C’est un processus d’une quinzaine d’années. Il se décompose en 3 grandes étapes :

– 1ère étape : le rapport de l’inspecteur Ringard en 2000, qui fait une synthèse sur les enfants qui ont des difficultés (en disant qu’il y a 8 à 10% des enfants qui souffrent de troubles du langage écrit et oral). Il a induit une première interrogation autour de ces troubles. Cela a été une prise de conscience forte. 

– 2ème étape : la loi 2005 sur la création de la MDPH (Maison Départementale des Personnes Handicapées) qui a reconnu les troubles cognitifs  comme un handicap à part entière : comme une sorte de désavantage de certains enfants. Cela a donné un gros élan parce qu’auparavant il y avait un regard unique sur ces difficultés rencontrées par certains enfants.

– 3ème étape : La mise en place du PAP en 2015. Il a permis aux familles de ne plus obligatoirement passer par la MDPH pour reconnaître la difficulté scolaire comme étant un trouble d’apprentissage (ce qui pose d’autres questions par ailleurs). A partir de là, il y a eu une explosion du nombre de sollicitations du système scolaire. Entre 2005 et 2015, le nombre d’enfants en situation de handicap a doublé de 150 000 à 300 000. Le système a explosé parce qu’il est désormais facile pour une famille de faire reconnaître la différence de son enfant sans passer par la MDPH

Aujourd’hui au niveau du contexte et de l’écosystème le grand défi c’est de répondre à la massification de cette demande.

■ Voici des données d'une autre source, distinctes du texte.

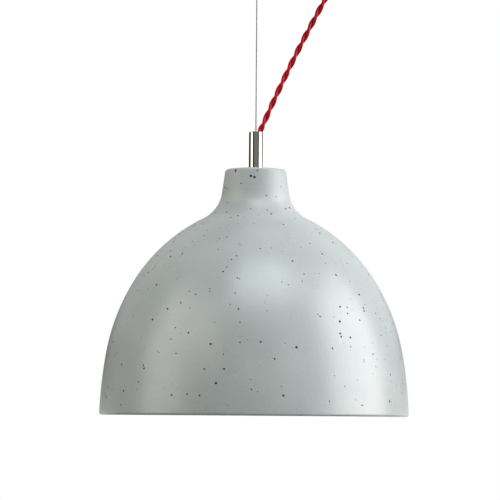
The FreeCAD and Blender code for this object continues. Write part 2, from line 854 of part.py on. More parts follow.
def bulb_glass():
    wall = d.glass_wall
    top = -d.glass_top_depth
    inside_cap = d.bulb_cap_radius - d.thread_depth - d.bulb_cap_wall - 0.1
    shoulder = -d.bulb_cap_length
    join_x, join_z = d.globe_join_radius, -d.globe_join_depth
    share = (d.globe_radius - wall) / d.globe_radius
    inner_join_z = (join_z + globe_depth) * share - globe_depth
    keep(turned("envelope", [
        (inside_cap, top),
        (inside_cap - wall, top),
        (inside_cap - wall, shoulder),
        (d.bulb_neck_radius - wall, -d.bulb_neck_depth, d.bulb_neck_curve + wall),
        (join_x * share, inner_join_z, wall - d.globe_radius),
        (0, wall - d.bulb_length),
        (0, -d.bulb_length, d.globe_radius),
        (join_x, join_z, -d.bulb_neck_curve),
        (d.bulb_neck_radius, -d.bulb_neck_depth),
        (d.bulb_neck_radius, shoulder - 0.5),
        (inside_cap, shoulder - 0.2),
    ], z=contact_tip), "bulb_glass")


def bulb_cap():
    """The screw cap: a thin shell with rounded thread rings pressed into it."""
    wall = d.bulb_cap_wall
    top = -d.cap_top_depth
    crest = d.bulb_cap_radius
    root = crest - d.thread_depth
    shell = [(root - wall, -d.bulb_cap_length), (crest, -d.bulb_cap_length)]
    for ring in range(5):
        middle = -d.bulb_cap_length + 2.6 + d.thread_pitch * ring
        shell += [(root, middle - d.thread_pitch / 4), (root, middle + d.thread_pitch / 4 - 0.9)]
        shell += [(crest, middle + d.thread_pitch / 4), (crest, middle + d.thread_pitch / 4 + 0.7)]
    shell += [(root, top - 1), (d.tip_radius + 3, top), (d.tip_radius + 3, top - wall)]
    shell += [(root - wall, top - 1 - wall)]
    keep(turned("cap_shell", shell, z=contact_tip), "bulb_cap")
    keep(turned("cap_glass", [
        (0, top - wall),
        (d.tip_radius + 2.8, top - wall),
        (d.tip_radius + 2.8, top + 0.2),
        (d.tip_radius, -d.tip_depth),
        (0, -d.tip_depth),
    ], z=contact_tip), "bulb_insulator")
    keep(turned("cap_contact", [
        (0, -d.tip_depth),
        (d.tip_radius - 0.3, -d.tip_depth),
        (d.tip_radius - 1.5, -0.1),
        (0, -0.1),
    ], z=contact_tip), "bulb_contact")


def bulb_inside():
    rim = d.bulb_cap_radius - d.thread_depth - d.bulb_cap_wall - 0.1 - d.glass_wall
    keep(turned("stem", [
        (0, -d.stem_depth),
        (2.2, -d.stem_depth),
        (2.6, -d.glass_top_depth - 10, as_size(9)),
        (rim - 0.05, -d.glass_top_depth - 1.5),
        (rim - 0.05, -d.glass_top_depth),
        (0, -d.glass_top_depth),
    ], z=contact_tip), "bulb_stem")
    filament = solid("Torus", "filament_arc", Radius1=d.filament_radius, Radius2=0.5)
    filament.Angle3 = 180
    keep(place(filament, z=contact_tip - d.filament_depth), "bulb_filament")
    leads = []
    for side in (-1, 1):
        foot = FreeCAD.Vector(1.4 * side, 0, (contact_tip - d.stem_depth).value - 0.3)
        tip = FreeCAD.Vector(d.filament_radius.value * side, 0, (contact_tip - d.filament_depth).value + 0.6)
        leads.append(Part.makeCylinder(0.3, (tip - foot).Length, foot, tip - foot))
    node = document.addObject("Part::Feature", "lead_wires")
    node.Shape = Part.makeCompound(leads)
    node.Placement = FreeCAD.Placement()
    keep(node, "bulb_lead_wires")


# ---- build and write -------------------------------------------------------------------------


def build():
    fill_sheet()
    ceiling_bracket()
    bracket_nut()
    canopy()
    canopy_ring_nut()
    eye_bolt()
    gland()
    terminal_block()
    block_screws()
    cord("flex_tails", [TAIL_ROUTE, mirrored_in_y(TAIL_ROUTE)], d.core_radius.value)
    suspension_link()
    wire_terminal()
    suspension_wire()
    wire_stop()
    pendant_flex()
    shade()
    steel_tube()
    shade_clamp()
    wire_anchor_disc()
    lampholder()
    holder_inside()
    cord("inner_cores", [CORE_ROUTE, mirrored_in_y(CORE_ROUTE)], d.core_radius.value)
    bulb_glass()
    bulb_cap()
    bulb_inside()
    document.recompute()


def check():
    faults = []
    for thing in document.Objects:
        if "Invalid" in thing.State or "Error" in thing.State:
            faults.append(f"{thing.Label}: {thing.State}")
    for thing in subparts:
        if thing.Shape.isNull() or not thing.Shape.isValid() or thing.Shape.Volume <= 0:
            faults.append(f"{thing.Label}: bad shape")
    labels = [thing.Label for thing in subparts]
    if len(set(labels)) != len(labels):
        faults.append("two sub-parts share a label")
    if faults:
        raise RuntimeError("; ".join(faults))


def write():
    os.makedirs("parts", exist_ok=True)
    for thing in subparts:
        thing.Shape.exportStep(f"parts/{thing.Label}.step")
    print(f"{len(subparts)} sub-parts written")


build()
check()
write()
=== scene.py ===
import math
import random

import bmesh
import bpy
from mathutils import Matrix, Vector


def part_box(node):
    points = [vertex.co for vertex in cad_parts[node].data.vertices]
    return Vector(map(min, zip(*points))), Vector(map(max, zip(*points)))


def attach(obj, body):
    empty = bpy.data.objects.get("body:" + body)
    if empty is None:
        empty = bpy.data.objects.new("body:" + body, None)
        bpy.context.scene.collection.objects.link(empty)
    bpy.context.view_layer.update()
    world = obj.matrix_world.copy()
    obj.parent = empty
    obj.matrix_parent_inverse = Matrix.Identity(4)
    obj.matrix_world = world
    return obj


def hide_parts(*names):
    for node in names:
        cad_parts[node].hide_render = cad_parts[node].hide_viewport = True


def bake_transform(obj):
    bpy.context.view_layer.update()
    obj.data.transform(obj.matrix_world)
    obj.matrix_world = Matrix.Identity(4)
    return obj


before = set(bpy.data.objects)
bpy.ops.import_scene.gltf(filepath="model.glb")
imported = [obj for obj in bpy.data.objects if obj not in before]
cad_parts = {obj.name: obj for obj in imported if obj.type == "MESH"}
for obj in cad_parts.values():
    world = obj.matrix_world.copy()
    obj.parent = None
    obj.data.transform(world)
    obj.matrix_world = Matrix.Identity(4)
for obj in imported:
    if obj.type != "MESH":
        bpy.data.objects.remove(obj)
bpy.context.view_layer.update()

# A pendant ceiling light: a cast concrete dome on a polished tube, hung on a steel wire, with a red
# braided flex twisted from two cores. Metres; the origin is on the ceiling, +X runs to the gland.

MM = 0.001
SHADE_LOW, SHADE_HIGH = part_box("shade")
RIM_HEIGHT = SHADE_LOW.z
TUBE_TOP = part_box("steel_tube")[1].z
WIRE_LOW, WIRE_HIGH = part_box("suspension_wire")


# ---- camera ----------------------------------------------------------------------------------

CAMERA_DISTANCE = 2.05  # the camera is level with the rim
SENSOR = 36.0
LENS = 185.5
PITCH = 3.68  # degrees, up
PAN = 0.113  # degrees, to the left
ROLL = 0.42  # degrees


def make_camera():
    data = bpy.data.cameras.new("camera")
    data.sensor_width = SENSOR
    data.lens = LENS
    camera = bpy.data.objects.new("camera", data)
    bpy.context.scene.collection.objects.link(camera)
    camera.location = (0, -CAMERA_DISTANCE, RIM_HEIGHT)
    aim = Matrix.Rotation(math.radians(PAN), 4, "Z") @ Matrix.Rotation(math.radians(90 + PITCH), 4, "X")
    aim = aim @ Matrix.Rotation(math.radians(ROLL), 4, "Z")
    camera.rotation_euler = aim.to_euler()
    bpy.context.scene.camera = camera


make_camera()


# ---- mesh helpers ----------------------------------------------------------------------------


def mesh_object(name, bm, smooth=True):
    """Turn a bmesh into a piece at the origin."""
    mesh = bpy.data.meshes.new(name)
    bm.to_mesh(mesh)
    bm.free()
    for face in mesh.polygons:
        face.use_smooth = smooth
    piece = bpy.data.objects.new(name, mesh)
    bpy.context.scene.collection.objects.link(piece)
    return piece


ROUTE_SAMPLES = 24  # between two of a route's points


def smooth_line(points):
    """Points along the NURBS line that a cord's route controls."""
    curve = bpy.data.curves.new("route", "CURVE")
    curve.dimensions = "3D"
    curve.resolution_u = ROUTE_SAMPLES
    spline = curve.splines.new("NURBS")
    spline.points.add(len(points) - 1)
    for control, point in zip(spline.points, points):
        control.co = (*point, 1)
    spline.order_u = 3
    spline.use_endpoint_u = True
    holder = bpy.data.objects.new("route", curve)
    bpy.context.scene.collection.objects.link(holder)
    mesh = bpy.data.meshes.new_from_object(holder)
    line = [vertex.co.copy() for vertex in mesh.vertices]
    bpy.data.meshes.remove(mesh)
    bpy.data.objects.remove(holder)
    bpy.data.curves.remove(curve)
    return line


def evenly(line, step):
    """The same line with points a step apart."""
    result = [line[0].copy()]
    left = step
    for start, end in zip(line, line[1:]):
        run = (end - start).length
        done = 0.0
        while run - done >= left:
            done += left
            result.append(start.lerp(end, done / run))
            left = step
        left -= run - done
    result.append(line[-1].copy())
    return result


def frames_along(line):
    """(point, side, up, distance) at each point, turned as little as possible on the way."""
    tangents = [(b - a).normalized() for a, b in zip(line, line[1:])]
    tangents.append(tangents[-1])
    side = Vector((0, 1, 0))
    distance = 0.0
    frames = []
    for index, (point, tangent) in enumerate(zip(line, tangents)):
        if index:
            distance += (point - line[index - 1]).length
        side = (side - tangent * side.dot(tangent)).normalized()
        frames.append((point, side, tangent.cross(side), distance))
    return frames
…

Globalement, on voit que les choses changent petit à petit et ça va dans le bon sens mais il faut savoir qu’il y a un temps long et ce temps les familles ne l’ont pas forcément et surtout que l’enfant grandit. Il faut jouer sur deux tableaux simultanément : donc ne pas renoncer à l’évolution globale du système (qui va prendre du temps) et en même temps répondre immédiatement aux demandes des familles. 

 

En quoi la coordination entre le pédagogique et le paramédical est importante pour le CERENE ?

 

C’est un enjeu pour le CERENE. C’est d’ailleurs ce qui nous caractérise : savoir faire travailler ensemble des experts qui ont autant de différences : Chacun a ses enjeux, son emploi du temps, son vocabulaire, son rythme mais en dépit de ça tous travaillent ensemble pour un objectif global et commun qui est l’accompagnement de l’enfant dys afin de l’aider à compenser et à contourner ses difficultés. C’est la force du CERENE aujourd’hui. A  travers des techniques et des outils de collaboration et d’échange, on crée le lien, le dialogue pour le grand bénéfice de tout le monde : famille, enfant, enseignants et professionnels de santé. Ce n’est donc pas une perte de temps, bien au contraire.